When Parliament comes back in the autumn we will be working with David Blunkett and government to get this change.

Comments

  • D Brock says:

    Hello Everyone,

    I have been reading through all of your comments.

    I have conducted research with IPPs in prison with a view to properly addressing the crisis and from a different perspective. My research is formed from the voices of current IPPs so as to make the required impact and indeed ‘expose’ what is going on in their reality, and how we can improve things for these guys in the mean time. If anyone would like to chat with me about ideas, concerns, anything IPP related, please do so! Id love to chat. Ping me an email at [email protected]. x

  • Jeremy says:

    The enormous suffering caused by this sentence has yet to be uncovered. I wonder if out there somewhere there is a reporter brave enough to dig below the surface and uncover it. A significant number have died in prison because of the trauma they have had to endure but it is not just the subject that suffers, its their family too. Children forced to cope with their dad behind bars way passed his sentence end date. Any hope of a normal family life destroyed. So children suffer because they miss out on having a father there to help them. This of course puts more pressure on the wife. She has to try and be both their mum and dad. But how does she cope. Having to cope with no one there to help, having to goto a prison to see the one she loves but not being able to properly talk and relax with him like in any normal relationship. But its not just wives and partners, what about parents, what about their suffering? Seeing someone you love suffer year after year as they are turned down again for parole. Seeing them slowly unravel as they lose hope at ever being released. No end date, no hope. A justice system that is so unjust. Retribution,, persecution and nothing but hatred at its core. Inexcusable, persistent persecution is the true meaning of I.P.P. Talk is cheap in politics. Its time to act. Get these people out. Reporters start reporting the true cost of this sentence. The Howard league have gone deep to the core to tell it how it is. Now let the public see how unjust this sentence has been to families

    • soozy_thom says:

      I have been trying to get a reporter to talk to me for a while now. noone seams interested unless ipp is already in the spotlight for something bad. my partner is now 8.5 years over tariff. his problem isnt the sentence or the complying it’s the fact that he’s done everything he should for years and gotten nowhere, he’s given up and down believes he’ll spend all his life in prison. he isn’t a violent man, quite the opposite in fact. he’s a quiet man who can’t wait to wash the car and mow the lawn on a Sunday and provide me with all the live a wife could wish for, he just wanta normality. with all the new staff coming in to prisons atm there is alot of ignorance around the issue of IPP and their requirements. he’s currently in a YOI Ccat where nickings are giving out like sweets and the OMU there isn’t catering for his needs. all this adds to one thing…. parole knock back. he’s pushing me away and there is nothing I can do. the fact remains that he has served 11 years for having a fight when he was 20, he has served more than 2x the maximum for his crime. heart is breaking daily. the limbo is awful. we, the family members are doing the sentence with them. we can’t plan a future without a date to aim for.

      • Helena K says:

        Hi Soozy!!!
        I am currently researching IPP sentences relating to mental health effects on prisoners with no release date and their families. I would love to speak with you. If you are interested my email is [email protected], please do get in touch.

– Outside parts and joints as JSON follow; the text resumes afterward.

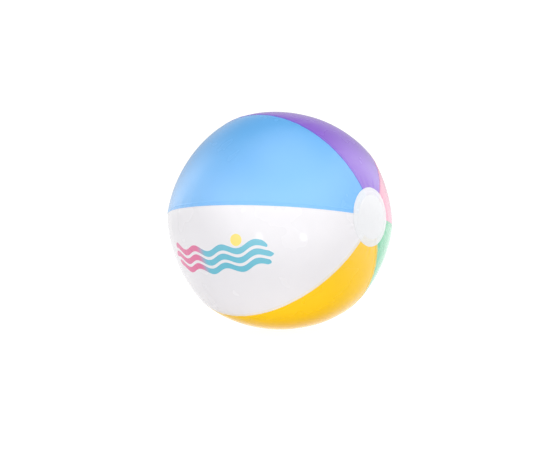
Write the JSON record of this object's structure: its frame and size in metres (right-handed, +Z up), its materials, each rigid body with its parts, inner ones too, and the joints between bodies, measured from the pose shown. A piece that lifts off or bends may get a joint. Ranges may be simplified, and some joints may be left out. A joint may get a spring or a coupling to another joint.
{
  "type": "inflatable beach ball",
  "caption": "Round inflatable ball of coloured film panels between two white end discs, with a push-in valve, plug and one-way flap.",
  "frame": {"origin": "centre of the inflated ball", "axes": "+X along the polar axis, where the panels' tips meet, towards the plain end disc; -X towards the valve; +Z up as it lies with that axis level"},
  "size_m": [0.3506, 0.35, 0.35],
  "materials": {
    "film_blue": "glossy soft vinyl film, welded",
    "film_white": "glossy soft vinyl film, welded",
    "film_yellow": "glossy soft vinyl film, welded",
    "film_green": "glossy soft vinyl film, welded",
    "film_pink": "glossy soft vinyl film, welded",
    "film_purple": "glossy soft vinyl film, welded",
    "valve_vinyl": "soft moulded vinyl, satin, slightly translucent",
    "plug_vinyl": "soft moulded vinyl, satin, slightly translucent",
    "flap_film": "thin clear vinyl film"
  },
  "bodies": {
    "ball": {"panel_blue": "film_blue", "panel_white": "film_white", "panel_yellow": "film_yellow", "panel_green": "film_green", "panel_pink": "film_pink", "panel_purple": "film_purple", "end_disc_plain": "film_white", "end_disc_valve": "film_white", "valve_flange": "valve_vinyl", "valve_diaphragm": "valve_vinyl"},
    "stem": {"valve_stem": "valve_vinyl", "plug_ring": "plug_vinyl", "plug_strap": "plug_vinyl"},
    "plug": {"valve_plug": "plug_vinyl"},
    "flap": {"check_flap": "flap_film"}
  },
  "joints": [
    {"name": "valve_push", "type": "slide", "parent": "ball", "child": "stem", "axis": [-1, 0, 0], "range_m": [0, 0.014], "deforming": ["valve_diaphragm"]},
    {"name": "plug_swing", "type": "hinge", "parent": "stem", "child": "plug", "pos_m": [-0.1703, 0, 0.014], "axis": [0, 1, 0], "range_deg": [0, 105], "deforming": ["plug_strap"]},
    {"name": "flap_swing", "type": "hinge", "parent": "stem", "child": "flap", "pos_m": [-0.15995, 0, 0.005], "axis": [0, -1, 0], "range_deg": [0, 45]}
  ]
}
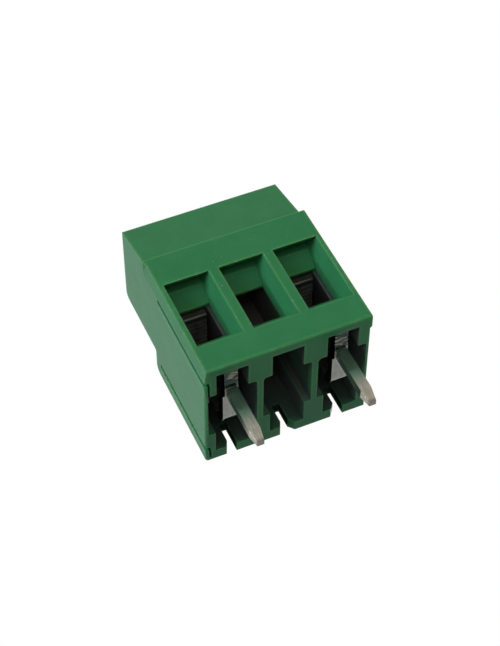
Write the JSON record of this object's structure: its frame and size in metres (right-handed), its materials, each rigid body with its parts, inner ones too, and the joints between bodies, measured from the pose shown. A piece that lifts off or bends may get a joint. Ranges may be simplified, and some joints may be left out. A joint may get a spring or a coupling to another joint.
{
  "type": "pcb terminal block",
  "caption": "Stackable screw terminal block for a circuit board, with a leaning front over tapered wire entries, rising cage clamps in the outer poles and flat solder pins.",
  "frame": {"origin": "on the board plane, midway between the two solder pins", "axes": "+X along the row of poles, wires leave towards -Y, +Z away from the board towards the screws"},
  "size_m": [0.0157, 0.012, 0.0242],
  "materials": {
    "shell_plastic": "satin moulded green polyamide",
    "contact_metal": "matt tin plating",
    "cage_metal": "satin zinc plating",
    "screw_metal": "bright zinc plating"
  },
  "bodies": {
    "shell": {"housing": "shell_plastic", "left_contact": "contact_metal", "right_contact": "contact_metal"},
    "left_cage": {"left_wire_cage": "cage_metal"},
    "left_screw": {"left_clamp_screw": "screw_metal"},
    "right_cage": {"right_wire_cage": "cage_metal"},
    "right_screw": {"right_clamp_screw": "screw_metal"}
  },
  "joints": [
    {"name": "left_screw_turn", "type": "hinge", "parent": "shell", "child": "left_screw", "pos_m": [-0.00508, 0.00155, 0], "axis": [0, 0, -1], "range_deg": [0, 1872.1]},
    {"name": "left_cage_rise", "type": "slide", "parent": "shell", "child": "left_cage", "axis": [0, 0, 1], "range_m": [0, 0.0026]},
    {"name": "right_screw_turn", "type": "hinge", "parent": "shell", "child": "right_screw", "pos_m": [0.00508, 0.00155, 0], "axis": [0, 0, -1], "range_deg": [0, 1872.1]},
    {"name": "right_cage_rise", "type": "slide", "parent": "shell", "child": "right_cage", "axis": [0, 0, 1], "range_m": [0, 0.0026]}
  ],
  "couplings": [
    {"joint": "left_screw_turn", "follows": "left_cage_rise", "rad_per_m": 12566},
    {"joint": "right_screw_turn", "follows": "right_cage_rise", "rad_per_m": 12566}
  ]
}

        Many thanks and best of luck!

      • Davidmarkcain says:

        Hi soozy thom- i am a writer and social historian and would be very interested to speak with you about your partner and the impact on both your lives. I have recently worked on a play based on the inquest into injustice at Hillsborough. The aim behind this was to share the truth and use people’s own words to get out the message of injustice. The play was performed at the Brighton festival.This will also be published next year. I have followed the IPP campaign for a while as my wife used to work as a tutor at a HMP. I would welcome the opportunity to speak with you and turn a campaign into a way of engaging with the public about people’s experiences and the injustice of this sentencing. You can contact me at [email protected]

  • […] Penal Reform, said the proposal was a ‘sensible, level-headed and just reform’ in her blog for the […]

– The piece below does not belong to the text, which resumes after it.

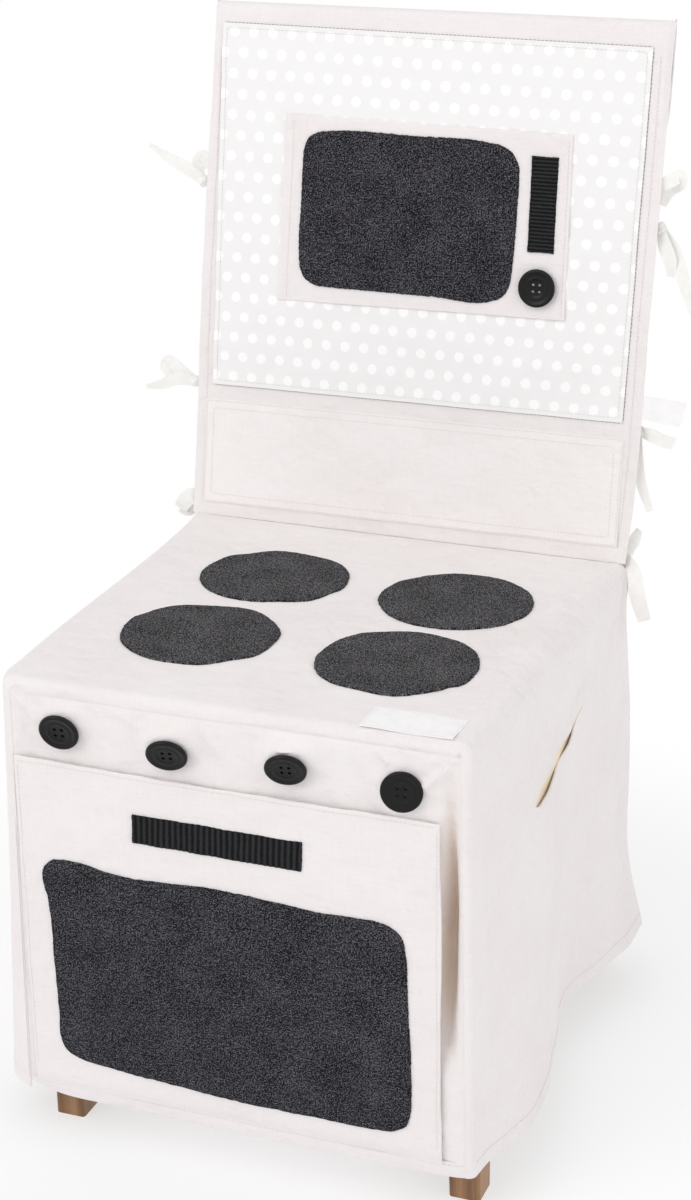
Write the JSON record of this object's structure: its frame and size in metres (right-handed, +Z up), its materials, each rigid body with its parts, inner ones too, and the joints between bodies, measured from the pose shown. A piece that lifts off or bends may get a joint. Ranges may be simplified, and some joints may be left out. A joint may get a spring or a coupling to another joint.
{
  "type": "toy oven",
  "caption": "Toy oven made as a canvas cover over a wooden chair: felt burners on the seat, an oven door that folds down, button knobs, and a microwave on the back.",
  "frame": {"origin": "on the floor, under the middle of the part's outline", "axes": "+Z up, -Y towards the front with the oven door, +X to the right as seen from the front"},
  "size_m": [0.5768, 0.5455, 0.93],
  "materials": {
    "canvas": "natural unbleached cotton canvas, plain weave",
    "dotted_cotton": "cream cotton printed with small white dots",
    "felt_charcoal": "mottled charcoal wool felt with a zig-zag stitched edge",
    "webbing_black": "ribbed black webbing",
    "cotton_ribbon": "soft cotton tape",
    "label_satin": "smooth white woven satin, blank",
    "closure_tape": "white hook-and-loop tape",
    "thread": "waxed cotton thread",
    "button_black": "matte black moulded resin",
    "wood": "satin lacquered mid-brown hardwood",
    "screw_steel": "plain wood screws"
  },
  "bodies": {
    "cover_and_chair": {"back_panel": "canvas", "back_slats": "wood", "burner_front_left": "felt_charcoal", "burner_front_right": "felt_charcoal", "burner_rear_left": "felt_charcoal", "burner_rear_right": "felt_charcoal", "corner_blocks": "wood", "crest_rail": "wood", "cross_stretcher": "wood", "dotted_panel": "dotted_cotton", "front_hem": "canvas", "front_left_leg": "wood", "front_panel": "canvas", "front_rail": "wood", "front_right_leg": "wood", "knob_shanks": "thread", "label_patch": "label_satin", "left_rail": "wood", "left_side_panel": "canvas", "left_stretcher": "wood", "loop_tapes": "closure_tape", "lower_back_rail": "wood", "oven_liner": "canvas", "rear_left_post": "wood", "rear_rail": "wood", "rear_right_post": "wood", "right_rail": "wood", "right_side_panel": "canvas", "right_stretcher": "wood", "seat_board": "wood", "seat_panel": "canvas", "seat_screws": "screw_steel", "side_pocket": "canvas", "side_tag": "label_satin", "sleeve_back": "canvas", "sleeve_front": "canvas", "splash_panel": "canvas", "tie_left_bottom": "cotton_ribbon", "tie_left_middle": "cotton_ribbon", "tie_left_top": "cotton_ribbon", "tie_right_bottom": "cotton_ribbon", "tie_right_middle": "cotton_ribbon", "tie_right_top": "cotton_ribbon"},
    "oven_door": {"oven_door": "canvas", "oven_window": "felt_charcoal", "oven_handle": "webbing_black", "hook_tapes": "closure_tape"},
    "microwave_door": {"microwave_door": "canvas", "microwave_window": "felt_charcoal", "microwave_handle": "webbing_black", "microwave_shank": "thread"},
    "microwave_knob": {"microwave_knob": "button_black"},
    "knob_1": {"knob_1": "button_black"},
    "knob_2": {"knob_2": "button_black"},
    "knob_3": {"knob_3": "button_black"},
    "knob_4": {"knob_4": "button_black"}
  },
  "joints": [
    {"name": "oven_door_hinge", "type": "hinge", "parent": "cover_and_chair", "child": "oven_door", "pos_m": [-0.009, -0.25475, 0.06], "axis": [1, 0, 0], "range_deg": [0, 98]},
    {"name": "microwave_door_hinge", "type": "hinge", "parent": "cover_and_chair", "child": "microwave_door", "pos_m": [-0.145, 0.2137, 0.74475], "axis": [0, -0.1478, -0.989], "range_deg": [0, 165]},
    {"name": "knob_1_turn", "type": "hinge", "parent": "cover_and_chair", "child": "knob_1", "pos_m": [-0.1542, -0.25215, 0.4069], "axis": [0.0842, -0.9623, -0.2588], "range_deg": [-45, 45], "stiffness_Nm_per_rad": 0.002},
    {"name": "knob_2_turn", "type": "hinge", "parent": "cover_and_chair", "child": "knob_2", "pos_m": [-0.056, -0.25215, 0.4059], "axis": [0.1884, -0.8865, -0.4226], "range_deg": [-45, 45], "stiffness_Nm_per_rad": 0.002},
    {"name": "knob_3_turn", "type": "hinge", "parent": "cover_and_chair", "child": "knob_3", "pos_m": [0.0491, -0.25215, 0.4099], "axis": [0.1884, -0.8865, -0.4226], "range_deg": [-45, 45], "stiffness_Nm_per_rad": 0.002},
    {"name": "knob_4_turn", "type": "hinge", "parent": "cover_and_chair", "child": "knob_4", "pos_m": [0.1476, -0.25215, 0.3987], "axis": [0.1734, -0.9835, 0.0523], "range_deg": [-45, 45], "stiffness_Nm_per_rad": 0.002},
    {"name": "microwave_knob_turn", "type": "hinge", "parent": "microwave_door", "child": "microwave_knob", "pos_m": [0.112, 0.20565, 0.69085], "axis": [0, -0.989, 0.1478], "range_deg": [-45, 45], "stiffness_Nm_per_rad": 0.002}
  ]
}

  • Alastair McOran-Campbell says:

    Excellent blog, excellent comments. It is high time the normal principles of British Justice were re-instated. It is hard to understand how Blunkett ever got conned into such a thing as an IPP in the first place. And there are a whole range of degrees of offence in each case – be it murder, violence, child pornography, or paedophilia – and in the latter case enormous variation re age of child, sex of child, and treatment or consent of “victims”. The Probation Service simply are not equipped to make the proper distinctions. The result is a blanket attitude on licence which is usually excessively restrictive and grossly unjust and based on a presumption of on-going potential danger. I am heartened to see that the H leaque and Nick Hardwick are working on this problem. I am personally in touch with a released IPP who lives with the Probation Service round his neck. Reform cannot be too swift.

  • Claire Bown says:

    Would it be possible for me to attend my brothers parole hearing? He is IPP 10 years on a 2 year tariff.

    • Clare says:

      Hello, Yes you can you just need your brother to put it in written to the board that he wishes you to be at the hhearing and also ask the solicitor to also help you with this and they can put your name down I hope that has helped hun x

    • The Howard League Legal Team says:

      Hi Claire,

      Thank you for your query.

      We will email you with further details; however, the simple answer is yes, you can attend your brother’s parole hearing. This is subject to certain other restrictions (which we will detail in our email response).

      For further information in the meantime, please see https://www.gov.uk/guidance/represent-yourself-at-a-parole-review-oral-hearing

      Kind regards,

      The Howard League Legal Team

  • tammi Ramshaw says:

    How quickly can these changes be made? The impact on families is devastation! Waiting is all anyone can do? It feels hopeless.

  • Jan B says:

    I am not an expert on the law but it seems to me that the Probation Service do not have to answer to the law. This is wrong. I do not know of any other profession that has carte blanche say over other people’s lives yet does not have to answer or comply to a clear set of rules. If there was the same inconsistency within eduaction there would be an outcry. Why do they not have to answer to Government or any one else? If they had to make sworn statements and were answerable for these statements perhaps they would think twice before making the decisions they do.

  • Please explain what an IPP is. Few will know except those on one. These sentences have been abolished. Only those serving under failed scheme have not been. Judiciary should do so today by 4 pm. They have 15 minutes. Go!